Is the system now securely running? Possibly—but how can this be verified, especially remotely? Attestation allows a remote party to detect system modifications. Attestation typically relies on specialized hardware such as a TPM (Trusted Platform Module), which acts as a root of trust and records step-by-step measurements of loaded software. TPMs support cryptographic operations, key generation and management, secure storage, and crucially, integrity measurements, as also discussed in the module on hardware.
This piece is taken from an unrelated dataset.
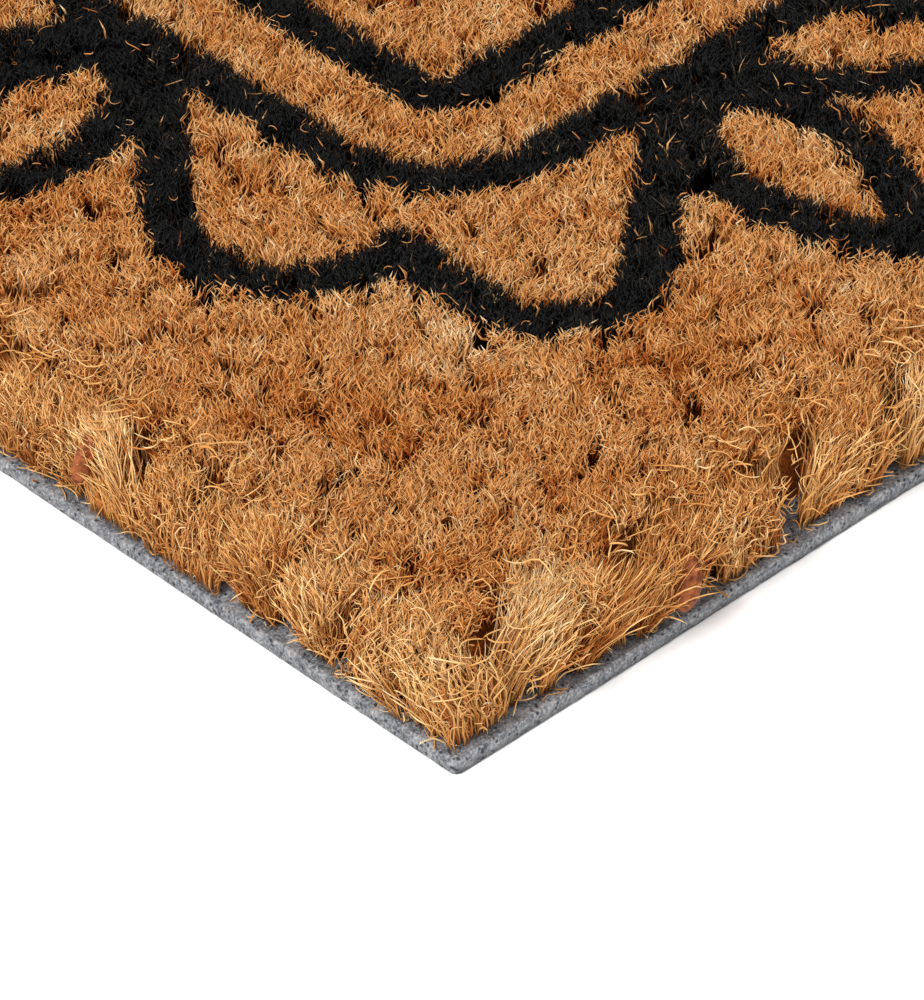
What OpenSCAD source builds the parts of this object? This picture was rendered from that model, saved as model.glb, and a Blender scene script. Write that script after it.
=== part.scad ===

To prove integrity, a TPM may provide cryptographic hashes of all boot-time components. The verifier compares them to known-good values. Often less communication suffices: the TPM forms a hash chain of measurements, stored in PCR registers (Platform Configuration Registers), which are reset to known values at every boot. If the current PCR value is X and a new module with hash Y is measured, the TPM stores hash(X,Y). For remote attestation, the verifier sends a nonce, and the TPM returns a signed response computed over the nonce and PCR values. The verifier thus knows the response is fresh and originates from the TPM, and can reconstruct the chain to ensure that correct code was loaded at every stage.

Integrity checking may also continue at runtime. For example, a hypervisor can perform self-checks on its virtual machines to verify that code and data structures remain intact. This technique is known as Virtual Machine Introspection (VMI). VMI may reside within the hypervisor or in a separate application. Besides code, commonly inspected structures include process lists (is a rootkit hiding?), system call tables, and interrupt vectors.

Anomaly detection (advanced)¶

A monitor—whether implemented in a hypervisor or an operating system—can also be used to watch for unusual events (anomaly detection, cf. also an earlier module). For instance, a system that crashes hundreds of times in succession may be under attack attempting to guess address-space randomization. Of course, such conclusions are indirect. Anomaly detection systems must strike a balance between too many false positives and too few alerts.